Besonders YouTube könne unabhängiger Berichterstattung noch eine Plattform bieten. 

Nicht nur die Relevanz dieses Mediums hat mich überrascht, sondern auch die potentiellen Übermittler:innen von kritischen und geprüften Inhalten. Der Pressereferentin von RSF zufolge sind das nämlich Vlogger:innen wie Yury Dud mit einer millionenschweren Reichweite. 

 

Yury Dud führt unter anderem Interviews, die sich kritisch mit Russlands Politik auseinandersetzen. Dabei sei er nicht korrumpierbar wie andere Medienvertreter:innen, weil er durch seinen Kanal bereits über erhebliches Eigenkapital verfüge, wie Ulrike Gruska einschätzt. „Es wird spannend, wie die Bevölkerung reagiert, falls YouTube und Telegram auch abgeschaltet werden.”, äußert sie sich.
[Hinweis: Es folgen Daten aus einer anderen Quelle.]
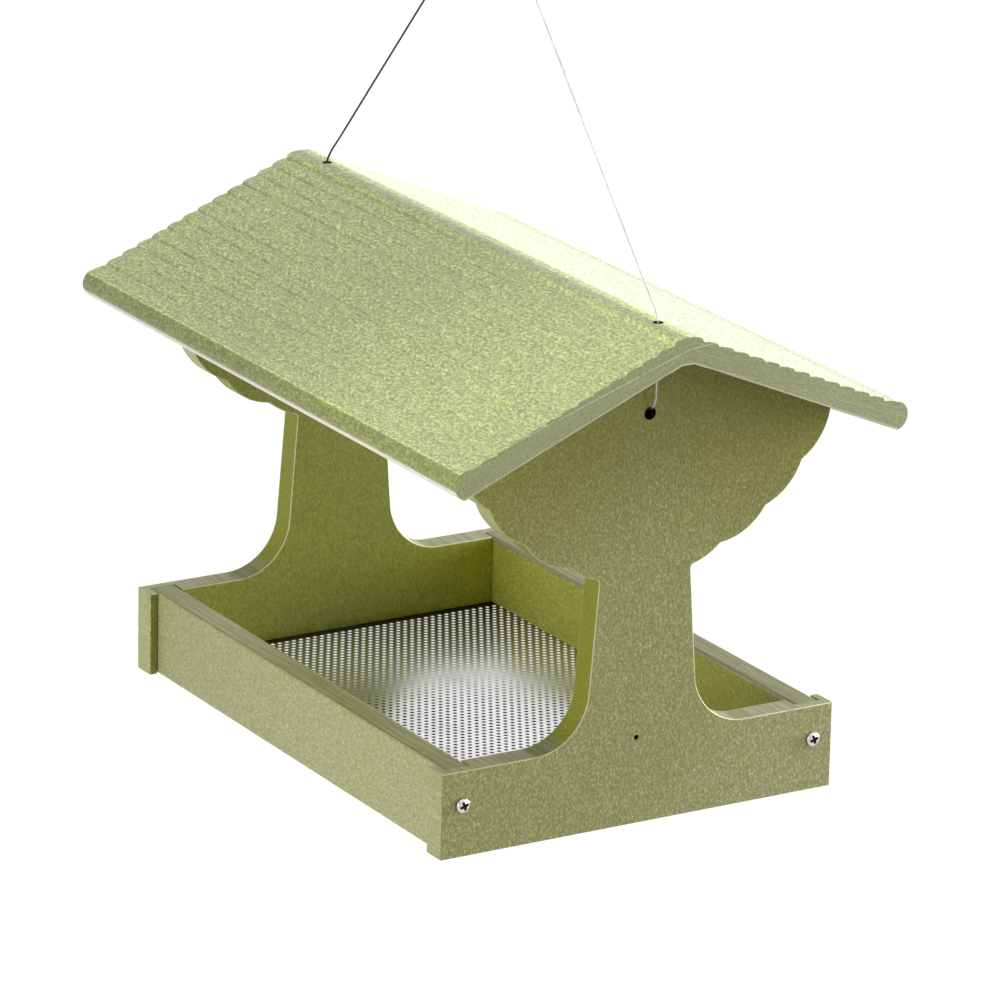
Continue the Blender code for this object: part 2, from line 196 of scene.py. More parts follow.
def turn_outwards() -> None:
    """Turns all the faces of the object in edit mode outwards."""
    bpy.ops.mesh.select_all(action="SELECT")
    bpy.ops.mesh.normals_make_consistent(inside=False)


def modify(obj: bpy.types.Object, kind: str, **settings: object) -> None:
    """Changes an object by a modifier, which is applied at once.

    Args:
        obj: The object to change.
        kind: The modifier's Blender type.
        **settings: The modifier's own settings.
    """
    modifier = obj.modifiers.new(kind.lower(), kind)
    for name, setting in settings.items():
        setattr(modifier, name, setting)
    make_active(obj)
    bpy.ops.object.modifier_apply(modifier=modifier.name)


def settled(name: str) -> bpy.types.Object:
    """The primitive just added, with its place, turn and size written into its mesh.

    Args:
        name: Its new name.

    Returns:
        The object.
    """
    obj = bpy.context.active_object
    obj.name = name
    bpy.ops.object.transform_apply(location=True, rotation=True, scale=True)
    return obj


def reach_along_x(edge: bmesh.types.BMEdge) -> float:
    """How far an edge runs along X."""
    return abs(edge.verts[0].co.x - edge.verts[1].co.x)


def lies_at_end(edge: bmesh.types.BMEdge, half_length: float) -> bool:
    """Whether an edge lies at an end of a piece that is centred on X = 0."""
    return all(abs(abs(vert.co.x) - half_length) < TOUCHING for vert in edge.verts)


def ring_of_points(name: str, places: Sequence[Vector], filled: bool) -> bpy.types.Object:
    """A closed ring, started as a circle primitive whose points are moved to their places.

    Args:
        name: Name of the new object.
        places: Where the ring's points lie, in order.
        filled: Whether a face closes the ring.

    Returns:
        The new object.
    """
    deselect_all()
    fill = "NGON" if filled else "NOTHING"
    bpy.ops.mesh.primitive_circle_add(vertices=len(places), radius=0.01, fill_type=fill,
                                      location=(0.0, 0.0, 0.0))
    obj = bpy.context.active_object
    obj.name = name
    obj.data.name = name
    for vertex, place in zip(obj.data.vertices, places):
        vertex.co = place
    obj.data.update()
    return obj


def box_between(name: str, low: Sequence[float], high: Sequence[float]) -> bpy.types.Object:
    """A block between two corners.

    Args:
        name: Name of the new object.
        low: One corner.
        high: The opposite corner.

    Returns:
        The new object.
    """
    deselect_all()
    middle = (Vector(low) + Vector(high)) / 2
    bpy.ops.mesh.primitive_cube_add(size=1.0, location=middle)
    bpy.context.active_object.scale = [abs(b - a) for a, b in zip(low, high)]
    return settled(name)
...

Wie kann man Menschen von der Wahrheit” überzeugen?

 

Diese Frage gilt nicht nur im Kontext des Ukraine-Kriegs. Sie zeigt ein Problem, ein Dilemma auf, das sich nur schwer lösen lässt. Auch ich habe mir diese Frage öfter gestellt. Nicht im Kontext der Kriegssituation, sondern während der ersten Querdenken-Proteste. Das Grundproblem bleibt aber dasselbe: Man braucht eine gemeinsame Faktenbasis. Vertraut die Mehrheit der russischen Bevölkerung auf das Staatsfernsehen, so lasse sich daran nur schwer etwas ändern, denkt auch die Pressereferentin von RSF. Die Desinformationsstrategie und „hybride Kriegsführung” des Kremls erschwere das umso mehr. 

 

Die abschließenden Worte von Ulrike Gruska sind mir nachdrücklich in Erinnerung geblieben. Ihr Plädoyer für einen Blick über Europa hinaus: „Auch wenn die Solidarität für russische und ukrainische Journalist:innen aktuell sehr groß ist – es werden Jobs und Unterkünfte angeboten – dürfen wir dabei andere Kriegsgebiete nicht vergessen.“ Am Ende steht ihr Schlussappell, der zugleich die Relevanz, aber auch Verletzlichkeit von gutem Journalismus verdeutlicht. Unabhängiger Journalismus hat seinen Preis. Aber durch finanzielle Unterstützung kann jede:r von uns unabhängigen Journalismus unterstützen und einen eigenen Beitrag leisten. Die Situation der Journalist:innen in Russland sollte uns vor Augen halten, wie wichtig freie, differenzierte und unabhängige Berichterstattung für politische Einstellungen und demokratische Grundwerte ist.